William Eglinton (1857–1933), also known as William Eglington, was a British spiritualist medium who was exposed as a fraud.

==Biography==

Eglinton was born in Islington, London. He claimed to materialize spirits in his séances. It was discovered that the materializations were fakes.

Eglinton was briefly successful as a medium, which was largely because he was endorsed by Charles Richet. However, in 1876, Eglinton was exposed as a fraud when the psychical researcher Thomas Colley seized the "spirit" materialization known as "Abdullah" and cut off a portion of its cloak. It was discovered that the cut piece matched a cloth found in Eglinton's suitcase. Colley also pulled the beard off the materialization and it was revealed to be a fake, the same as another one found in the suitcase of Eglinton. In 1886 the spiritualist John Stephen Farmer wrote a supportive biography of Eglinton.

Eglinton performed slate writing mediumship and his leading critics were the psychical researchers Eleanor Sidgwick and Richard Hodgson. In 1886 and 1887 a series of publications by S. J. Davey, Hodgson and Sidgwick in the Journal for the Society for Psychical Research exposed the slate writing tricks of Eglinton. Due to the critical papers, Stainton Moses and other prominent spiritualist members resigned from the SPR.
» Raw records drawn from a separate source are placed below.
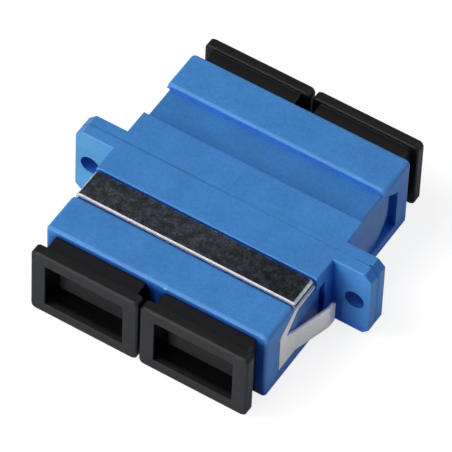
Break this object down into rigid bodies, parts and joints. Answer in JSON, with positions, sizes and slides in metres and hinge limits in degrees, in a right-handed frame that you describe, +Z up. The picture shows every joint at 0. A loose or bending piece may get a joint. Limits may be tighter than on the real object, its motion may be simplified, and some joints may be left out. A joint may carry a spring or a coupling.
{
  "type": "sc duplex fibre adapter",
  "caption": "Duplex flanged fibre-optic adapter in blue plastic with a folded steel panel clip, black pull-off dust caps, inner latch holders and split ceramic sleeves.",
  "frame": {"origin": "under the middle of the flange, on the plane that the housing and the caps rest on", "axes": "+X across the two ports, +Y from the clip end to the plain end, +Z up through the broad faces"},
  "size_m": [0.0346, 0.0332, 0.0092],
  "materials": {
    "blue_housing": "fine satin moulded",
    "steel_clip": "rolled sheet, bright sheared edges",
    "natural_holder": "moulded, uncoloured",
    "zirconia": "ground",
    "black_cap": "soft satin moulded"
  },
  "bodies": {
    "adapter": {"front_housing": "blue_housing", "rear_housing": "blue_housing", "panel_clip": "steel_clip", "front_left_holder": "natural_holder", "front_right_holder": "natural_holder", "rear_left_holder": "natural_holder", "rear_right_holder": "natural_holder", "left_sleeve": "zirconia", "right_sleeve": "zirconia"},
    "front_left_cap": {"front_left_cap": "black_cap"},
    "front_right_cap": {"front_right_cap": "black_cap"},
    "rear_left_cap": {"rear_left_cap": "black_cap"},
    "rear_right_cap": {"rear_right_cap": "black_cap"}
  },
  "joints": [
    {"name": "front_left_cap_pull", "type": "slide", "parent": "adapter", "child": "front_left_cap", "axis": [0, -1, 0], "range_m": [0, 0.0075]},
    {"name": "front_right_cap_pull", "type": "slide", "parent": "adapter", "child": "front_right_cap", "axis": [0, -1, 0], "range_m": [0, 0.0075]},
    {"name": "rear_left_cap_pull", "type": "slide", "parent": "adapter", "child": "rear_left_cap", "axis": [0, 1, 0], "range_m": [0, 0.0075]},
    {"name": "rear_right_cap_pull", "type": "slide", "parent": "adapter", "child": "rear_right_cap", "axis": [0, 1, 0], "range_m": [0, 0.0075]}
  ]
}
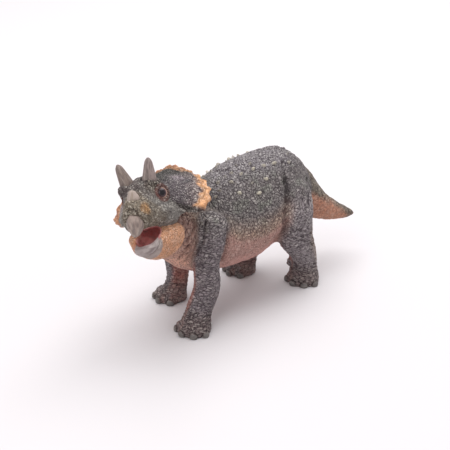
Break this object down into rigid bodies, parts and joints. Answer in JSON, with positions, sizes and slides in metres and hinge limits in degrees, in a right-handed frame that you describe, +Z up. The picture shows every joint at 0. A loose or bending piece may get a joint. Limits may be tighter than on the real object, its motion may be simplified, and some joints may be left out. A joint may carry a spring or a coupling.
{
  "type": "toy dinosaur figure",
  "caption": "Moulded toy figure of a young horned dinosaur, walking, with a scalloped neck frill, brow horns, a beak and an open mouth.",
  "frame": {"origin": "on the ground under the middle of the whole figure's box", "axes": "+Z up, -Y the way the animal faces along its trunk, +X its left side"},
  "size_m": [0.043, 0.1322, 0.0718],
  "materials": {
    "hide": "painted, matt",
    "collar": "painted, matt",
    "throat": "painted, matt",
    "horn": "painted, satin"
  },
  "bodies": {
    "root": {"torso": "hide", "tail": "hide", "leg_front_left": "hide", "leg_front_right": "hide", "leg_rear_left": "hide", "leg_rear_right": "hide", "head": "hide", "frill": "collar", "lower_jaw": "throat", "lower_beak": "horn", "upper_beak": "horn", "brow_horn_left": "horn", "brow_horn_right": "horn", "nose_horn": "horn"}
  },
  "joints": []
}
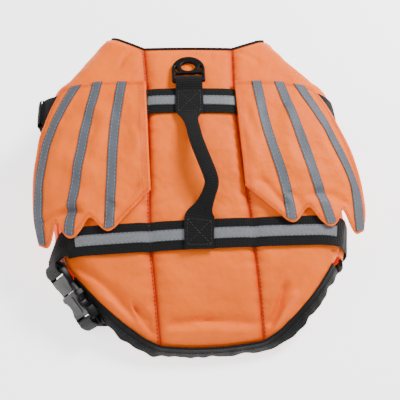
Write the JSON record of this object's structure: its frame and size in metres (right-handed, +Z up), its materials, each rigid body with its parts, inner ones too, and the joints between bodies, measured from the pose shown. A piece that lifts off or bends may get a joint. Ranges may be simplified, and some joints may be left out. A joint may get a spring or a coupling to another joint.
{
  "type": "dog life jacket",
  "caption": "Padded orange dog life jacket with a pair of wings, webbing belts with side-release buckles, a lifting handle, a D-ring and reflective tape, lying filled out on its belly",
  "frame": {"origin": "On the surface that the jacket lies on, straight below the point where the spine line crosses the middle of the waist belt. The jacket lies on its belly.", "axes": "+Z up; +Y along the spine towards the neck, as the dog faces; +X to the dog's right side. The garment is mirror-like about X = 0 but for its buckles on the left, the bow of its handle and a slight twist of its front half."},
  "size_m": [0.3096, 0.3181, 0.0975],
  "materials": {
    "back_centre": "satin nylon cloth",
    "back_left": "satin nylon cloth",
    "back_right": "satin nylon cloth",
    "flap_left": "satin nylon cloth",
    "flap_right": "satin nylon cloth",
    "throat_tab_left": "satin nylon cloth",
    "throat_tab_right": "satin nylon cloth",
    "wing_left": "satin nylon cloth",
    "wing_right": "satin nylon cloth",
    "wing_stripe_left_inner": "woven reflective tape",
    "wing_stripe_left_middle": "woven reflective tape",
    "wing_stripe_left_outer": "woven reflective tape",
    "wing_stripe_right_inner": "woven reflective tape",
    "wing_stripe_right_middle": "woven reflective tape",
    "wing_stripe_right_outer": "woven reflective tape",
    "chest_tape": "woven reflective tape",
    "waist_tape": "woven reflective tape",
    "chest_belt": "ribbed webbing",
    "waist_belt": "ribbed webbing",
    "handle_strap": "ribbed webbing",
    "neck_binding": "folded binding tape",
    "hem_binding": "folded binding tape",
    "armhole_binding_left": "folded binding tape",
    "armhole_binding_right": "folded binding tape",
    "flap_binding_left": "folded binding tape",
    "flap_binding_right": "folded binding tape",
    "d_ring": "moulded, low sheen",
    "waist_buckle_plug": "moulded, low sheen",
    "waist_buckle_socket": "moulded, low sheen",
    "chest_buckle_plug": "moulded, low sheen",
    "chest_buckle_socket": "moulded, low sheen"
  },
  "bodies": {
    "jacket": {"back_centre": "back_centre", "back_left": "back_left", "back_right": "back_right", "flap_left": "flap_left", "flap_right": "flap_right", "throat_tab_left": "throat_tab_left", "throat_tab_right": "throat_tab_right", "wing_left": "wing_left", "wing_right": "wing_right", "wing_stripe_left_inner": "wing_stripe_left_inner", "wing_stripe_left_middle": "wing_stripe_left_middle", "wing_stripe_left_outer": "wing_stripe_left_outer", "wing_stripe_right_inner": "wing_stripe_right_inner", "wing_stripe_right_middle": "wing_stripe_right_middle", "wing_stripe_right_outer": "wing_stripe_right_outer", "chest_tape": "chest_tape", "waist_tape": "waist_tape", "chest_belt": "chest_belt", "waist_belt": "waist_belt", "handle_strap": "handle_strap", "neck_binding": "neck_binding", "hem_binding": "hem_binding", "armhole_binding_left": "armhole_binding_left", "armhole_binding_right": "armhole_binding_right", "flap_binding_left": "flap_binding_left", "flap_binding_right": "flap_binding_right", "waist_buckle_plug": "waist_buckle_plug", "waist_buckle_socket": "waist_buckle_socket", "chest_buckle_plug": "chest_buckle_plug", "chest_buckle_socket": "chest_buckle_socket"},
    "ring": {"d_ring": "d_ring"}
  },
  "joints": [
    {"name": "ring_hinge", "type": "hinge", "parent": "jacket", "child": "ring", "pos_m": [-0.0044, 0.1465, 0.09237], "axis": [1, 0, 0], "range_deg": [0, 110]}
  ]
}
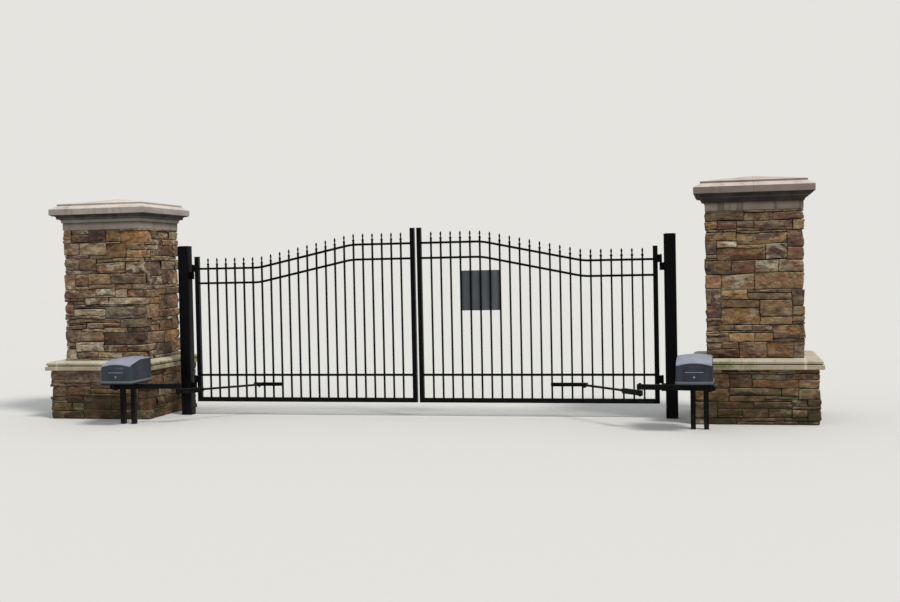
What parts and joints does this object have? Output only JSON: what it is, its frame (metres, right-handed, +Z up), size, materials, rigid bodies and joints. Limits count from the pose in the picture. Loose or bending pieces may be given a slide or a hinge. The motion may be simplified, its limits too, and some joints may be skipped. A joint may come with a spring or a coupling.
{
  "type": "wrought iron driveway gate with stone piers and articulated-arm operators",
  "caption": "Double swing driveway gate of square pickets with arched double top rails, turned finials, steel hinge posts, stone piers and articulated-arm gate operators.",
  "frame": {"origin": "centre of the left hinge post's bottom face, where it meets its footing", "axes": "+X along the closed gate from the left hinge post to the right one, as seen from the side of the operators; +Y away from that side; +Z up"},
  "size_m": [8.91, 2.062, 2.634],
  "materials": {
    "gate_paint": "satin black paint on steel, dusty on the upper faces",
    "operator_steel": "black powder coat, worn at edges and bolts",
    "operator_plastic": "grained slate grey moulding, sun-bleached on the lid",
    "sign_plate": "charcoal painted sheet, blank",
    "ledgestone": "dry-stacked ledgestone in tan, ochre, rust and grey-brown courses",
    "cast_stone": "weathered warm grey cast stone with algae in the grooves"
  },
  "bodies": {
    "posts_piers_operators": {"left_post": "gate_paint", "left_post_cap": "gate_paint", "left_post_hinges": "gate_paint", "left_pier_plinth": "ledgestone", "left_pier_ledge": "cast_stone", "left_pier_shaft": "ledgestone", "left_pier_neck": "cast_stone", "left_pier_cap": "cast_stone", "left_operator_pedestal": "operator_steel", "left_operator_base": "operator_steel", "left_operator_cover": "operator_plastic", "right_post": "gate_paint", "right_post_cap": "gate_paint", "right_post_hinges": "gate_paint", "right_pier_plinth": "ledgestone", "right_pier_ledge": "cast_stone", "right_pier_shaft": "ledgestone", "right_pier_neck": "cast_stone", "right_pier_cap": "cast_stone", "right_operator_pedestal": "operator_steel", "right_operator_base": "operator_steel", "right_operator_cover": "operator_plastic"},
    "left_leaf": {"left_hinge_stile": "gate_paint", "left_meeting_stile": "gate_paint", "left_bottom_rail": "gate_paint", "left_picket_panel": "gate_paint", "left_finials": "gate_paint", "left_leaf_hinges": "gate_paint", "left_arm_bracket": "gate_paint"},
    "left_crank": {"left_crank_arm": "operator_steel"},
    "left_link": {"left_link_arm": "operator_steel"},
    "right_leaf": {"right_hinge_stile": "gate_paint", "right_meeting_stile": "gate_paint", "right_bottom_rail": "gate_paint", "right_picket_panel": "gate_paint", "right_finials": "gate_paint", "right_leaf_hinges": "gate_paint", "right_arm_bracket": "gate_paint", "right_sign_plate": "sign_plate"},
    "right_crank": {"right_crank_arm": "operator_steel"},
    "right_link": {"right_link_arm": "operator_steel"}
  },
  "joints": [
    {"name": "left_leaf_hinge", "type": "hinge", "parent": "posts_piers_operators", "child": "left_leaf", "pos_m": [0.1005, 0, 0.385], "axis": [0, 0, -1], "range_deg": [0, 90]},
    {"name": "left_crank_turn", "type": "hinge", "parent": "posts_piers_operators", "child": "left_crank", "pos_m": [-0.4188, -0.992, 0.43], "axis": [0, 0, -1], "range_deg": [0, 111.81]},
    {"name": "left_link_pivot", "type": "hinge", "parent": "left_leaf", "child": "left_link", "pos_m": [0.9512, -0.085, 0.37], "axis": [0, 0, 1], "range_deg": [0, 95.94]},
    {"name": "right_leaf_hinge", "type": "hinge", "parent": "posts_piers_operators", "child": "right_leaf", "pos_m": [5.6579, 0, 0.385], "axis": [0, 0, 1], "range_deg": [0, 90]},
    {"name": "right_crank_turn", "type": "hinge", "parent": "posts_piers_operators", "child": "right_crank", "pos_m": [6.1772, -0.992, 0.43], "axis": [0, 0, 1], "range_deg": [0, 111.81]},
    {"name": "right_link_pivot", "type": "hinge", "parent": "right_leaf", "child": "right_link", "pos_m": [4.8072, -0.085, 0.37], "axis": [0, 0, -1], "range_deg": [0, 95.94]}
  ],
  "couplings": [
    {"joint": "left_crank_turn", "follows": "left_leaf_hinge", "ratio": 1.2423},
    {"joint": "left_link_pivot", "follows": "left_leaf_hinge", "ratio": 1.066},
    {"joint": "right_crank_turn", "follows": "right_leaf_hinge", "ratio": 1.2423},
    {"joint": "right_link_pivot", "follows": "right_leaf_hinge", "ratio": 1.066}
  ]
}
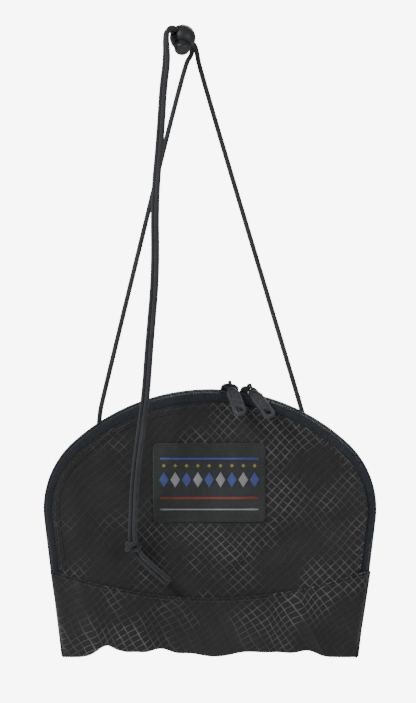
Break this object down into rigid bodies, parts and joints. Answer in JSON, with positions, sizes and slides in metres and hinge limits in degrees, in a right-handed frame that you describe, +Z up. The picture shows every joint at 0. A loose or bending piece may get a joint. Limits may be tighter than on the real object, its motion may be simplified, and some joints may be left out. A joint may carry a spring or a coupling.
{
  "type": "neck pouch wallet",
  "caption": "Flat dome-topped fabric neck pouch with an arched zip with sliders and pulls, a woven front label, and an adjustable neck cord through a spring-loaded cord lock.",
  "frame": {"origin": "top of the neck loop, the point just under the cord lock where the hanging pouch is held", "axes": "+X to the right seen from the front, +Y towards the back (the front faces -Y), +Z up"},
  "size_m": [0.1772, 0.0339, 0.3357],
  "materials": {
    "ripstop": "thin woven ripstop, matt, with a fine diamond grid",
    "zip_tape": "woven zip tape with a water-repellent sheen",
    "binding": "grosgrain binding tape",
    "coil": "nylon coil",
    "tack": "close bar tack of polyester thread",
    "thread": "polyester sewing thread",
    "label": "damask woven label",
    "metal": "dark gunmetal finish on zinc",
    "lock_plastic": "moulded nylon, satin",
    "spring_steel": "bright spring wire",
    "cord": "round braided polyester cord",
    "anchor": "folded webbing tab"
  },
  "bodies": {
    "pouch": {"back_panel": "ripstop", "band_topstitching": "thread", "cord_anchor_left": "anchor", "cord_anchor_right": "anchor", "cord_end_knot": "cord", "front_panel": "ripstop", "label_stitching": "thread", "lock_ball": "lock_plastic", "lock_spring": "spring_steel", "lower_front_panel": "ripstop", "neck_cord_left": "cord", "neck_cord_right": "cord", "seam_binding": "binding", "woven_label": "label", "zip_topstitching": "thread", "zipper_coil_back": "coil", "zipper_coil_front": "coil", "zipper_end_tack_left": "tack", "zipper_end_tack_right": "tack", "zipper_tape_back": "zip_tape", "zipper_tape_front": "zip_tape"},
    "left_slider": {"left_slider": "metal"},
    "left_pull": {"left_pull": "metal"},
    "right_slider": {"right_slider": "metal"},
    "right_pull": {"right_pull": "metal"},
    "lock_plunger": {"lock_plunger": "lock_plastic"}
  },
  "joints": [
    {"name": "left_slider_travel", "type": "hinge", "parent": "pouch", "child": "left_slider", "pos_m": [0.0106, 0, -0.2835], "axis": [0, 1, 0], "range_deg": [-45.5, 0]},
    {"name": "right_slider_travel", "type": "hinge", "parent": "pouch", "child": "right_slider", "pos_m": [0.0106, 0, -0.2835], "axis": [0, 1, 0], "range_deg": [0, 29]},
    {"name": "left_pull_swing", "type": "hinge", "parent": "left_slider", "child": "left_pull", "pos_m": [0.02122, -0.00115, -0.17326], "axis": [-0.9954, 0, 0.0958], "range_deg": [0, 230]},
    {"name": "right_pull_swing", "type": "hinge", "parent": "right_slider", "child": "right_pull", "pos_m": [0.03173, -0.00115, -0.17479], "axis": [-0.9816, 0, 0.1908], "range_deg": [0, 230]},
    {"name": "lock_plunger_press", "type": "slide", "parent": "pouch", "child": "lock_plunger", "axis": [0.0401, 0.6428, 0.765], "range_m": [0, 0.002], "stiffness_N_per_m": 800, "springref_m": -0.0015, "deforming": ["lock_spring"]}
  ]
}
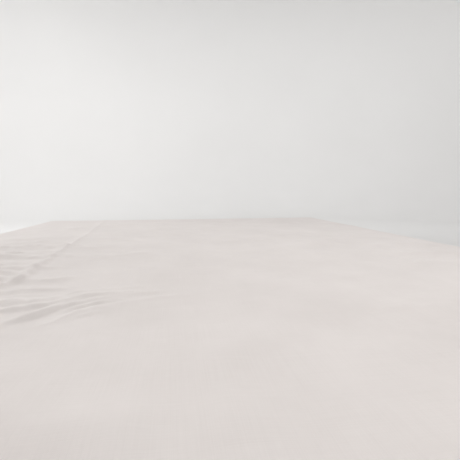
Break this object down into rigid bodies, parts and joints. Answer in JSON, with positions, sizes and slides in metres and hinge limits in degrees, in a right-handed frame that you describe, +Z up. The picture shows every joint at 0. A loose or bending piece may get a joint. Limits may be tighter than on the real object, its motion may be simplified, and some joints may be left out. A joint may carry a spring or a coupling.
{
  "type": "bed sheet on mattress",
  "caption": "Plain flat bed sheet spread over a mattress, hanging down all round with a loose cone fold at each corner.",
  "frame": {"origin": "middle of the mattress's underside, on the floor", "axes": "+X across the bed to its right side seen from the foot, +Y along the bed to the head end, +Z up"},
  "size_m": [1.8095, 2.2839, 0.3111],
  "materials": {
    "percale": "matt plain-weave cotton, warm oat grey",
    "ticking": "matt off-white knitted mattress cover"
  },
  "bodies": {
    "root": {"sheet": "percale", "mattress": "ticking"}
  },
  "joints": []
}
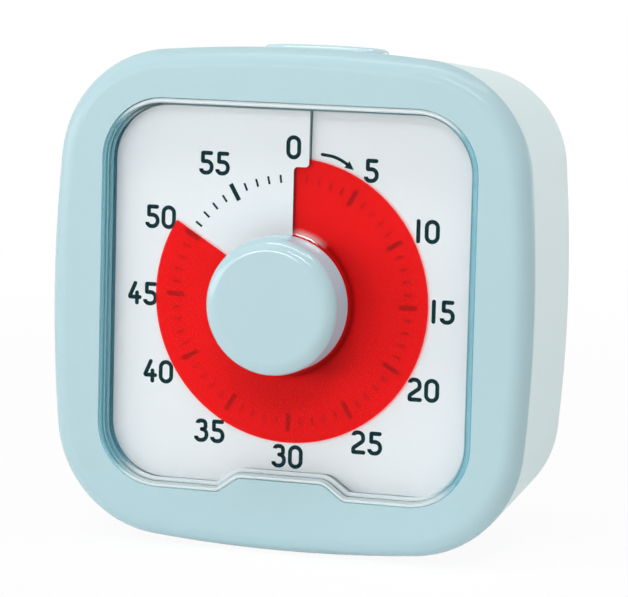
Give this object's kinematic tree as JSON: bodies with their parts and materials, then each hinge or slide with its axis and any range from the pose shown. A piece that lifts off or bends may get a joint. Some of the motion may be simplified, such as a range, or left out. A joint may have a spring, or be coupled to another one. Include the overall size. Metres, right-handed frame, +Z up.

Hereward Carrington has written that Eglinton was involved with Madame Blavatsky in producing fraudulent Mahatma letters. Frank Podmore wrote that "Eglinton had on at least two occasions been detected in fraudulently simulating occult phenomena... Moreover, several observers claimed to have seen Eglinton actually writing on the slates with his own hands." Professor Carvill Lewis during a séance with Eglinton heard him write on the slates and observed writing movements. Lewis had also discovered that Eglinton had looked up answers to questions in a dictionary.

==Alleged levitation==

In 1882, the American magician Harry Kellar was baffled by an alleged levitation of Eglinton. Massimo Polidoro has written that Kellar did not "impose any form of control" and "couldn't see anything" in the dark séance room but still convinced himself Eglinton levitated. According to the magician Harry Houdini although Kellar was originally baffled by Eglinton's levitation when he gave the subject fuller consideration he was able to reproduce the same phenomena by trickery. Houdini wrote "it was not strange that Kellar did not detect Eglinton's method instantly nor is it strange that he acknowledged that he was baffled. No magician is immune from being deceived and it is no way beneath a magician's dignity or demeaning to professional reputation to openly admit that he cannot always account for what he thinks he sees." Magic historian Barry Wiley wrote that Eglinton was exposed as a fraud several years later.